I do not remember what else he talked of, though once I remembered it with what I believed an ineffaceable distinctness. I set nothing of it down at the time; I was too busy with the letters I was writing for a Cincinnati paper; and I was severely bent upon keeping all personalities out of them. This was very well, but I could wish now that I had transgressed at least so far as to report some of the things that Lowell said; for the paper did not print my letters, and it would have been perfectly safe, and very useful for the present purpose. But perhaps he did not say anything very memorable; to do that you must have something positive in your listener; and I was the mere response, the hollow echo, that youth must be in like circumstances. I was all the time afraid of wearing my welcome out, and I hurried to go when I would so gladly have staid.
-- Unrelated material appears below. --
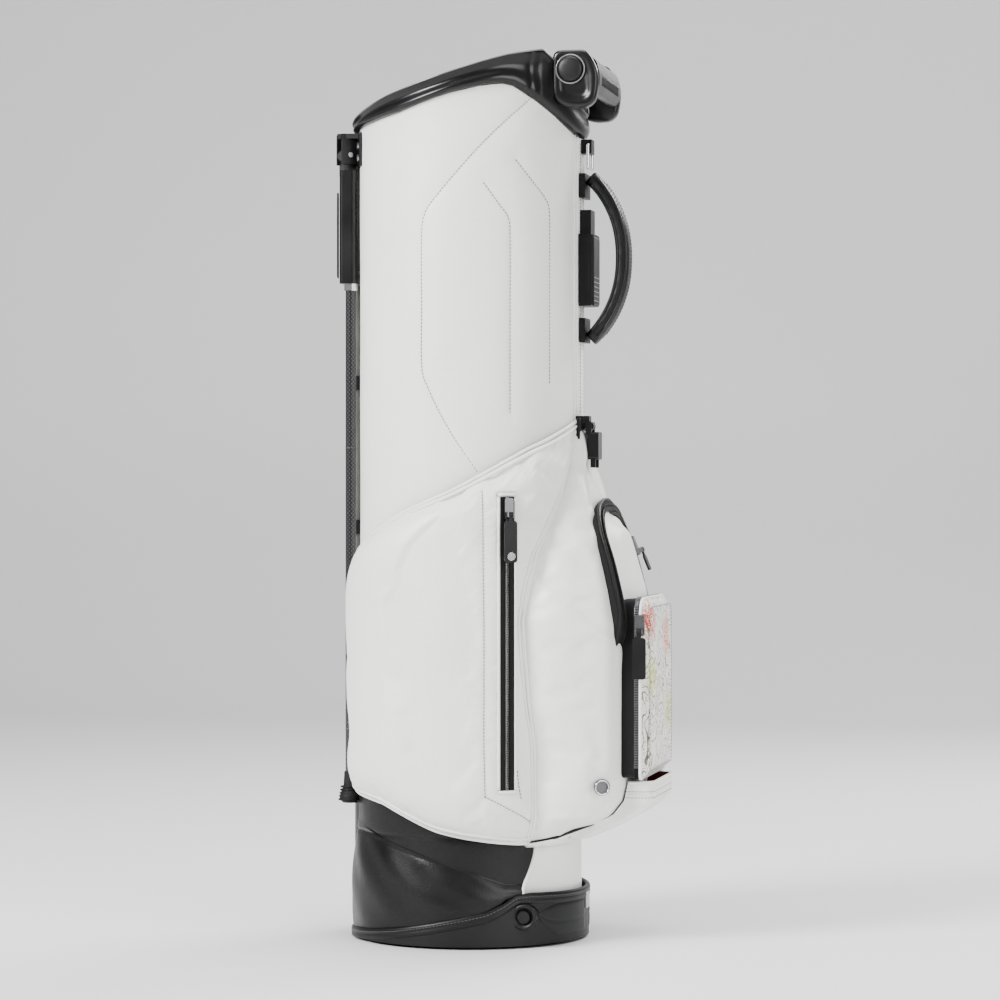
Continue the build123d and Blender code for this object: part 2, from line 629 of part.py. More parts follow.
def make_carry_handle():
    """Arched grip, padded and covered with leather."""
    foot_x, middle_z = SPINE_FACE + 5, (GRIP_LOW_Z + GRIP_TOP_Z) / 2
    top, low = (foot_x, GRIP_TOP_Z), (foot_x, GRIP_LOW_Z)
    outer = ThreePointArc(top, (GRIP_OUT_X, middle_z), low)
    inner_top, inner_low = (foot_x, GRIP_TOP_Z - 22), (foot_x, GRIP_LOW_Z + 22)
    inner = ThreePointArc(inner_low, (GRIP_OUT_X - GRIP_T, middle_z), inner_top)
    face = make_face([outer, Line(low, inner_low), inner, Line(inner_top, top)])
    grip = Plane.XZ * Pos(0, 0, -GRIP_W / 2) * extrude(face, GRIP_W)
    return fillet(grip.edges().filter_by(GeomType.CIRCLE), 4.0)


def make_handle_anchors():
    """Leather patches that join the ends of the grip to the spine."""
    patches = []
    for z_low, z_high in ((GRIP_TOP_Z - 24, GRIP_TOP_Z), (GRIP_LOW_Z, GRIP_LOW_Z + 24)):
        patch = block(SPINE_FACE - 4, SPINE_FACE + 5 - SEAT, -15, 15, z_low, z_high)
        patches.append(patch - post(SPINE_FACE, 0, TALL))
    return Compound(patches)


def make_spine_pad():
    """Soft block under the grip, with a thinner strap above it."""
    low, middle, high = GRIP_LOW_Z + 36, GRIP_TOP_Z - 60, GRIP_TOP_Z - 36
    pad = block(SPINE_FACE - 4, SPINE_FACE + 14, -16, 16, low, middle)
    pad = fillet(pad.edges().filter_by(Axis.Y).group_by(Axis.X)[-1], 5)
    strap = block(SPINE_FACE - 4, SPINE_FACE + 10, -11, 11, middle, high)
    return (pad + strap) - post(SPINE_FACE, 0, TALL)


# ---------------------------------------------------------------- lift handle at the collar
LIFT_IN_Y = 54.0          # inner and outer face of the handle's cheeks
LIFT_OUT_Y = 68.0
LIFT_CAP_R = 12.6
LIFT_CAP_X = COLLAR_OUT - 5
LIFT_CAP_Z = BAG_H - 19
# Outlines about the collar's front edge and its peak, as (x, z).
LIFT_CHEEK = [(-24, -48), (-24, 0), (8, 0), (14, -6), (21, -21), (21, -36), (18, -48), (11, -55),
              (-7, -57)]
LIFT_GRIP = [(10.5, -43), (10.5, -12), (13, -6), (18, -10), (22, -22), (22, -34), (18, -43)]


def make_lift_handle():
    """Moulded handle: two cheeks on the collar joined by a cross grip."""
    cheek = shifted(LIFT_CHEEK, COLLAR_OUT, BAG_H)
    handle = side_prism(shifted(LIFT_GRIP, COLLAR_OUT, BAG_H), -LIFT_OUT_Y, LIFT_OUT_Y)
    for side in (-1, 1):
        low, high = sorted((side * LIFT_IN_Y, side * LIFT_OUT_Y))
        handle = handle + side_prism(cheek, low, high)
    return handle - post(COLLAR_OUT + SEAT, 0, TALL)


def make_lift_caps():
    """Domed caps on the outside of the cheeks."""
    caps = []
    for side in (-1, 1):
        low, high = sorted((side * (LIFT_OUT_Y + SEAT), side * (LIFT_OUT_Y + 5)))
        caps.append(pin_along_y(LIFT_CAP_R, low, high, LIFT_CAP_X, LIFT_CAP_Z))
    return Compound(caps)


# ---------------------------------------------------------------- strap buckle
def make_clip_tab():
    """Webbing tab that carries the buckle."""
    top = CLIP_TOP_Z + 14
    tab = block(BODY_R - 6, CLIP_X + 2, CLIP_Y - 6, CLIP_Y + 6, CLIP_TOP_Z + 2, top)
    loop = pin_along_y(4.5, CLIP_Y - 6, CLIP_Y + 6, CLIP_X + 2, CLIP_TOP_Z + 4)
    tab = (tab + loop) - post(BODY_R + SEAT, 0, TALL)
    return tab - pin_along_y(1.5 + RUN, CLIP_Y - 8, CLIP_Y + 8, CLIP_X + 2, CLIP_TOP_Z + 4)


def make_strap_clip():
    """Buckle half with a cross pin in the tab's loop and two prongs."""
    low, high = CLIP_Y - CLIP_W / 2, CLIP_Y + CLIP_W / 2
    x_low, x_high = CLIP_X + 1.0, CLIP_X + 12
    body = block(x_low, x_high, low, high, CLIP_LOW_Z + 8, CLIP_TOP_Z - 2)
    body = fillet(body.edges().filter_by(Axis.X), 2.5)
    for side in (-1, 1):
        y = CLIP_Y + side * (CLIP_W / 2 - 1.4)
        ear = block(CLIP_X - 1, CLIP_X + 5, y - 1.4, y + 1.4, CLIP_TOP_Z - 5, CLIP_TOP_Z + 8)
        prong = block(x_low + 3, x_low + 8, y - 1.4, y + 1.4, CLIP_LOW_Z, CLIP_LOW_Z + 9)
        body = body + ear + prong
    return body + pin_along_y(1.5, low + 1, high - 1, CLIP_X + 2, CLIP_TOP_Z + 4)


# ---------------------------------------------------------------- stand
def at_hinge(shape):
    """Turn a piece built about the hinge to the near leg's own swing direction."""
    return Pos(HINGE_X, -LEG_Y, HINGE_Z) * Rot(0, 0, LEG_SPLAY) * shape


def make_leg_bracket():
    """Plate on the back of the tube, with a fork for each leg."""
    plate = tube(BODY_R + SEAT + BRACKET_T, BODY_R + SEAT, BRACKET_LOW_Z, BRACKET_TOP_Z)
    plate = plate & block(-WIDE, -60, -BRACKET_HALF_W, BRACKET_HALF_W, BRACKET_LOW_Z, BRACKET_TOP_Z)
    roof = block(HINGE_X - 8, -100, -38, 38, BRACKET_TOP_Z - 5, BRACKET_TOP_Z)
    bracket = plate + roof
    inner, outer = HINGE_LUG_W / 2 + CLEAR, HINGE_LUG_W / 2 + CLEAR + 3
    for side in (-1, 1):
        low, high = sorted((side * inner, side * outer))
        lug = block(-9, 16, low, high, -9, BRACKET_TOP_Z - HINGE_Z)
        hole = pin_along_y(HINGE_PIN_R + RUN, low - 1, high + 1, 0, 0)
        near = at_hinge(lug - hole)
        bracket = bracket + near + mirrored(near)
    swing = at_hinge(pin_along_y(HINGE_LUG_R + CLEAR, -inner, inner, 0, 0))
    return bracket - swing - mirrored(swing) - post(BODY_R + SEAT, 0, TALL)


def make_leg_pins():
    """Hinge pins of the legs."""
    half = HINGE_LUG_W / 2 + CLEAR + 4
    pin = at_hinge(pin_along_y(HINGE_PIN_R, -half, half, 0, 0))
    return Compound([pin, mirrored(pin)])


def make_bracket_rivets():
    """Rivets that fasten the bracket to the tube."""
    face = BODY_R + SEAT * 2 + BRACKET_T
    rivets = []
    for side in (-1, 1):
        for z in (BRACKET_LOW_Z + 8, BRACKET_TOP_Z - 13):
            rivet = Pos(-face - 0.7, 0, z) * Rot(0, 90, 0) * Cylinder(3.5, 1.4)
            rivets.append(Rot(0, 0, side * 22) * rivet)
    return Compound(rivets)


def make_leg_housing():
    """Moulded housing at the top of the near leg."""
    half = HOUSING_W / 2
    body = block(LEG_X - 10, LEG_X + 6.3, -LEG_Y - half, -LEG_Y + half, HOUSING_LOW_Z, HOUSING_TOP_Z)
    body = fillet(body.edges().filter_by(Axis.Z), 3.5)
    neck = block(-7, 7, -HINGE_LUG_W / 2, HINGE_LUG_W / 2, HOUSING_TOP_Z - HINGE_Z - 5, 0)
    lug = pin_along_y(HINGE_LUG_R, -HINGE_LUG_W / 2, HINGE_LUG_W / 2, 0, 0)
    body = body + at_hinge(neck + lug)
    body = body - at_hinge(pin_along_y(HINGE_PIN_R + RUN, -HOUSING_W, HOUSING_W, 0, 0))
    return body - post(LEG_R + RUN, HOUSING_LOW_Z - 1, HOUSING_LOW_Z + 60, LEG_X, -LEG_Y)


def make_leg_tube():
    """Carbon tube of the near leg."""
    low = LEG_LOW_Z + 14
    return tube(LEG_R, LEG_R - 1.4, low, HOUSING_LOW_Z + 60 - SEAT, LEG_X, -LEG_Y)


def make_leg_ferrule():
    """Ring where the tube enters the housing."""
    low = HOUSING_LOW_Z - 7
    return tube(LEG_R + 1.6, LEG_R + RUN, low, HOUSING_LOW_Z - SEAT, LEG_X, -LEG_Y)


def make_leg_foot():
    """Flared rubber foot."""
    r_top, r_low = LEG_R + 1.2, 11.0
    profile = [(0, FOOT_TOP_Z), (r_top, FOOT_TOP_Z), (r_top + 0.8, FOOT_TOP_Z - 14),
               (r_low, LEG_LOW_Z + 7), (r_low, LEG_LOW_Z + 3), (r_low - 3, LEG_LOW_Z), (0, LEG_LOW_Z)]
    foot = revolve(Plane.XZ * make_face(Polyline(*profile, close=True)), Axis.Z)
    foot = (Pos(LEG_X, -LEG_Y, 0) * foot) - post(LEG_R + RUN, LEG_LOW_Z + 14, TALL, LEG_X, -LEG_Y)
    return foot - post(BODY_R + SEAT + BAND_T + 3 * CLEAR, 0, TALL)


def make_push_rod():
    """Rod that the tipping base pushes up, with a yoke at its top."""
    rod = post(ROD_R, ROD_LOW_Z, ROD_TOP_Z + 2, ROD_X)
    yoke = block(ROD_X - 3, ROD_X + 3, -YOKE_HALF_W, YOKE_HALF_W, ROD_TOP_Z, ROD_TOP_Z + YOKE_H)
    return rod + fillet(yoke.edges().filter_by(Axis.X), 3)


def make_rod_boot():
    """Ribbed rubber boot on the lower end of the rod."""
    ribs = tube(4.2, ROD_R + RUN, FOOT_TOP_Z - 12, FOOT_TOP_Z + 4, ROD_X)
    for step in range(3):
        low = FOOT_TOP_Z - 10 + 5 * step
        ribs = ribs + tube(4.9, ROD_R + RUN, low, low + 2.4, ROD_X)
    return ribs & block(ROD_X - 6, ROD_X + 3.6, -6, 6, 0, TALL)


def make_rod_guides():
    """Two clips on the back of the tube that guide the rod."""
    clips = []
    for z in (400, 400 + 0.58 * (HOUSING_LOW_Z - 400)):
        eye = post(5.6, z, z + 14, ROD_X)
        web = block(ROD_X, -BODY_R + 4, -4, 4, z, z + 14)
        clip = (eye + web) - post(ROD_R + RUN, z - 1, z + 15, ROD_X)
        clips.append(clip - post(BODY_R + SEAT, 0, TALL))
    return Compound(clips)


# ---------------------------------------------------------------- write every sub-part
os.makedirs("parts", exist_ok=True)


SINGLE = {
    "bag_shell": make_bag_shell, "lower_band": make_lower_band, "top_collar": make_top_collar,
    "divider_top": make_divider_top, "divider_panels": make_divider_panels,
    "stay_rods": make_stay_rods, "lower_ring": make_lower_ring,
    "frame_arms": make_frame_arms, "pivot_bolts": make_pivot_bolts,
    "base_cup": make_base_cup, "base_sole": make_base_sole, "base_badge": make_base_badge,
    "skirt": make_skirt, "front_pocket": make_front_pocket, "valuables_zip": make_valuables_zip,
    "valuables_panel": make_valuables_panel, "ball_zip": make_ball_zip,
    "ball_pocket": make_ball_pocket, "holder_cup": make_holder_cup,
    "pocket_badges": make_pocket_badges, "spine_panel": make_spine_panel,
    "ring_tab": make_ring_tab, "spine_ring": make_spine_ring,
    "carry_handle": make_carry_handle, "handle_anchors": make_handle_anchors,
    "spine_pad": make_spine_pad, "lift_handle": make_lift_handle, "lift_caps": make_lift_caps,
    "clip_tab": make_clip_tab, "strap_clip": make_strap_clip, "leg_bracket": make_leg_bracket,
    "leg_pins": make_leg_pins, "bracket_rivets": make_bracket_rivets,
    "push_rod": make_push_rod, "rod_boot": make_rod_boot, "rod_guides": make_rod_guides}
PAIRED = {
    "side_pocket": make_side_pocket, "side_zip": make_side_zip, "leg_housing": make_leg_housing,
    "leg_tube": make_leg_tube, "leg_ferrule": make_leg_ferrule, "leg_foot": make_leg_foot,
    "side_slider": lambda: at_side_zip(make_slider()),
    "side_puller": lambda: at_side_zip(make_puller()),
    "side_stud": lambda: at_side_zip(make_stud())}
PLACED = {
    "ball_slider": lambda: at_ball_zip(make_slider()),
    "ball_puller": lambda: at_ball_zip(make_puller()),
    "valuables_slider": lambda: at_valuables_zip(make_slider()),
    "valuables_puller": lambda: at_valuables_zip(make_puller(SHORT_TAB_L))}

for node, make in (SINGLE | PLACED).items():
    save(node, make())
for node, make in PAIRED.items():
    piece = make()
    save(node + "_near", piece)
    save(node + "_far", mirrored(piece))
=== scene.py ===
import math

import bmesh
import bpy
import numpy as np
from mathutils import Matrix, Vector


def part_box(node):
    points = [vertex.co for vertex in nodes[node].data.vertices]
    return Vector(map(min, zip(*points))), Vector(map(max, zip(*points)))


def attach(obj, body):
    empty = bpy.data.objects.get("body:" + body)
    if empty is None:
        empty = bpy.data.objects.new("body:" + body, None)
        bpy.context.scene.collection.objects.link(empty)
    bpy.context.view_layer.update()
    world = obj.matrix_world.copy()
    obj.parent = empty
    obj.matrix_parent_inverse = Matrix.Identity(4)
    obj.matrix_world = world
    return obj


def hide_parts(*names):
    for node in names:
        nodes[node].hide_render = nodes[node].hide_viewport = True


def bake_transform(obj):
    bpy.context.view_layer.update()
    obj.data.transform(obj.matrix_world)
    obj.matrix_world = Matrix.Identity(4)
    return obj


# A golf carry bag with a folding stand: padded white leather, black mouldings and trim.
# Lengths are written in millimetres and multiplied by MM, because the scene is in metres.
# Places round the tube are given as an angle from the near side (-Y) towards the front (+X).

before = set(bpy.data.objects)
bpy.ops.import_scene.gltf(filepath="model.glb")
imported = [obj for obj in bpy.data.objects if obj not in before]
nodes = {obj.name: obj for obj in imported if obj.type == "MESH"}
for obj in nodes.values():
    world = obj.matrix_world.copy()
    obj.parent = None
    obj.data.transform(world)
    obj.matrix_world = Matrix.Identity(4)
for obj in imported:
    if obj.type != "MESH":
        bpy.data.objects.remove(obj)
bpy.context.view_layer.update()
MM = 0.001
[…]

I do not remember where I meant to go, or why he should have undertaken to show me the way across-lots, but this was what he did; and when we came to a fence, which I clambered gracelessly over, he put his hands on the top, and tried to take it at a bound. He tried twice, and then laughed at his failure, but not with any great pleasure, and he was not content till a third trial carried him across. Then he said, “I commonly do that the first time,” as if it were a frequent habit with him, while I remained discreetly silent, and for that moment at least felt myself the elder of the man who had so much of the boy in him. He had, indeed, much of the boy in him to the last, and he parted with each hour of his youth reluctantly, pathetically.